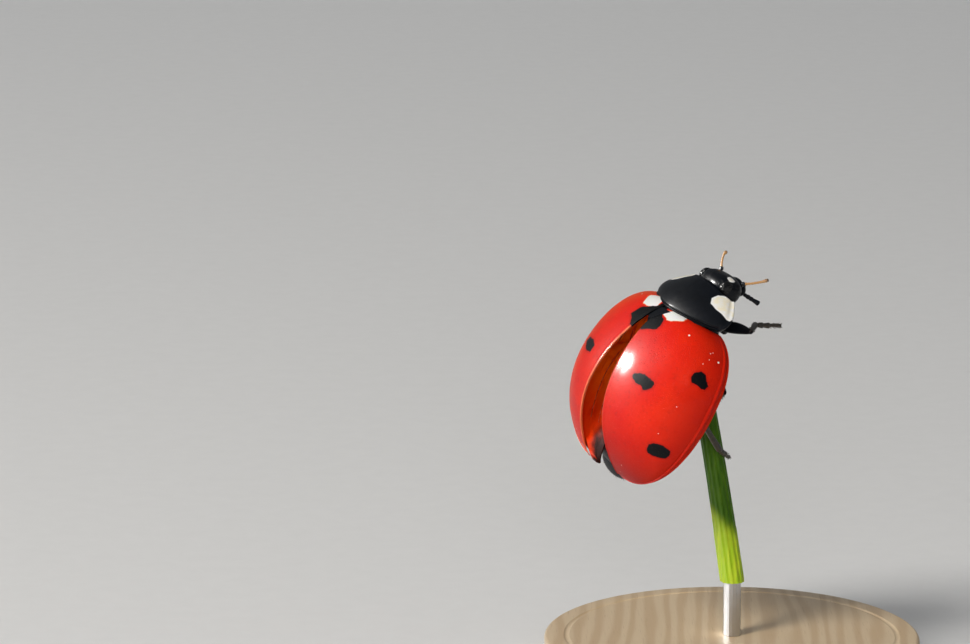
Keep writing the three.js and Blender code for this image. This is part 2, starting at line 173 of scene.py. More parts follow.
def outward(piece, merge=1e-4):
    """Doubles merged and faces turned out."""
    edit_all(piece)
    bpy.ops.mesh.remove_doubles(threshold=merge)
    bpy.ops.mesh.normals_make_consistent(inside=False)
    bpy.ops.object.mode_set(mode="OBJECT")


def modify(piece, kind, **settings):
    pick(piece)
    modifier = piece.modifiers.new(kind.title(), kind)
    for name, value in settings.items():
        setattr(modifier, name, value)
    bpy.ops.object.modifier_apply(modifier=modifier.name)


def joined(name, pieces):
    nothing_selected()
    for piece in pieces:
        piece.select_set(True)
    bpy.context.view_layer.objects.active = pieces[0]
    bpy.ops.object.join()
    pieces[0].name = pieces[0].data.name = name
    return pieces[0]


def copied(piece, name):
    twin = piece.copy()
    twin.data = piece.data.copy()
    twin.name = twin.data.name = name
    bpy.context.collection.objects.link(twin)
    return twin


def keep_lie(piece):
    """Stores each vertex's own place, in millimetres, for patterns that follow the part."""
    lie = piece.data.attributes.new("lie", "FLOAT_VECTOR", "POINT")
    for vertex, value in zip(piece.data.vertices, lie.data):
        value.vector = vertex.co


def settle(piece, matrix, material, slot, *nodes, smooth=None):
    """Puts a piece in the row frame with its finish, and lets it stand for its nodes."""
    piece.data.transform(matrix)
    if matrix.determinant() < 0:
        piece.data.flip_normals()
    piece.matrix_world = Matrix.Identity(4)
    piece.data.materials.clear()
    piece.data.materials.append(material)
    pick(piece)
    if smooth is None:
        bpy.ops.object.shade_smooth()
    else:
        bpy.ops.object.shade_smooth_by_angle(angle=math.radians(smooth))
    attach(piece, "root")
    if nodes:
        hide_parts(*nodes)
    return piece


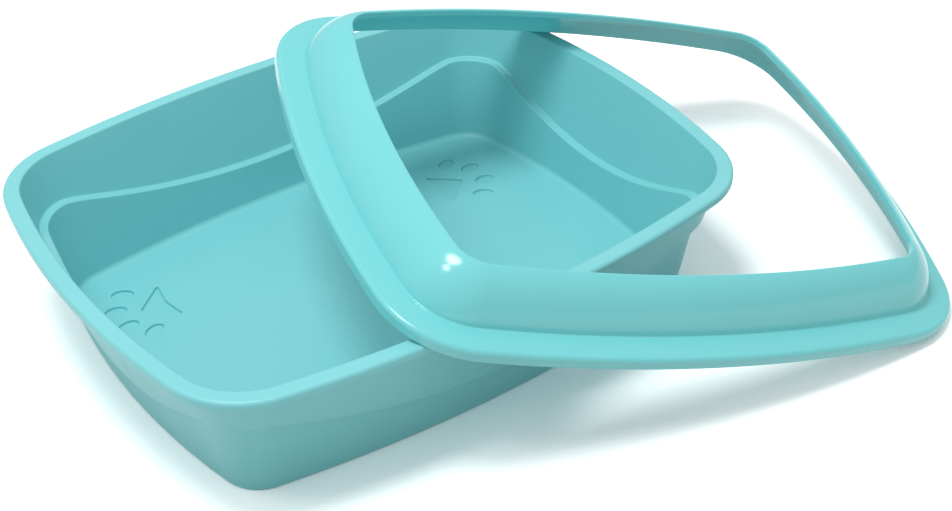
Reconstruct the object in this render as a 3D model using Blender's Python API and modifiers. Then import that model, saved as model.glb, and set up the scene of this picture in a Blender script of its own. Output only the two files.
+ + + + +
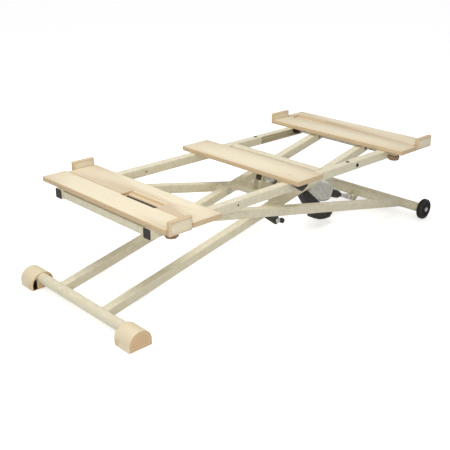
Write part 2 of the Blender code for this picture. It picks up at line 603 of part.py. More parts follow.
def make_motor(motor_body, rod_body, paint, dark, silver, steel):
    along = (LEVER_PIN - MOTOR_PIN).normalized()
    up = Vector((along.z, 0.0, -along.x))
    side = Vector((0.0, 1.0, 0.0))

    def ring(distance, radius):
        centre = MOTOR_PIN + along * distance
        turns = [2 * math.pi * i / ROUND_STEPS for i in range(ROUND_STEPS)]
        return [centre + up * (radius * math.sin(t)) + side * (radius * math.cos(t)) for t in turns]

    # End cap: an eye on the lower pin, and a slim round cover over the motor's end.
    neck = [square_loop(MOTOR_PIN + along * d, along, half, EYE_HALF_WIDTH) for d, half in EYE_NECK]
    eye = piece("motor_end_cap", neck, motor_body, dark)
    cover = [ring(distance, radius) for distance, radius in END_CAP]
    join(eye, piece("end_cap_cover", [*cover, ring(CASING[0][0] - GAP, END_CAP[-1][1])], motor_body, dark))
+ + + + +
* _TASK BRIEF_: In the data above, find the line that contains "Keep writing the" and the line that contains "return twin". Repeat exactly those lines and every line between them, and only those.

* _ANSWER BELOW_:
Keep writing the three.js and Blender code for this image. This is part 2, starting at line 173 of scene.py. More parts follow.
def outward(piece, merge=1e-4):
    """Doubles merged and faces turned out."""
    edit_all(piece)
    bpy.ops.mesh.remove_doubles(threshold=merge)
    bpy.ops.mesh.normals_make_consistent(inside=False)
    bpy.ops.object.mode_set(mode="OBJECT")


def modify(piece, kind, **settings):
    pick(piece)
    modifier = piece.modifiers.new(kind.title(), kind)
    for name, value in settings.items():
        setattr(modifier, name, value)
    bpy.ops.object.modifier_apply(modifier=modifier.name)


def joined(name, pieces):
    nothing_selected()
    for piece in pieces:
        piece.select_set(True)
    bpy.context.view_layer.objects.active = pieces[0]
    bpy.ops.object.join()
    pieces[0].name = pieces[0].data.name = name
    return pieces[0]


def copied(piece, name):
    twin = piece.copy()
    twin.data = piece.data.copy()
    twin.name = twin.data.name = name
    bpy.context.collection.objects.link(twin)
    return twin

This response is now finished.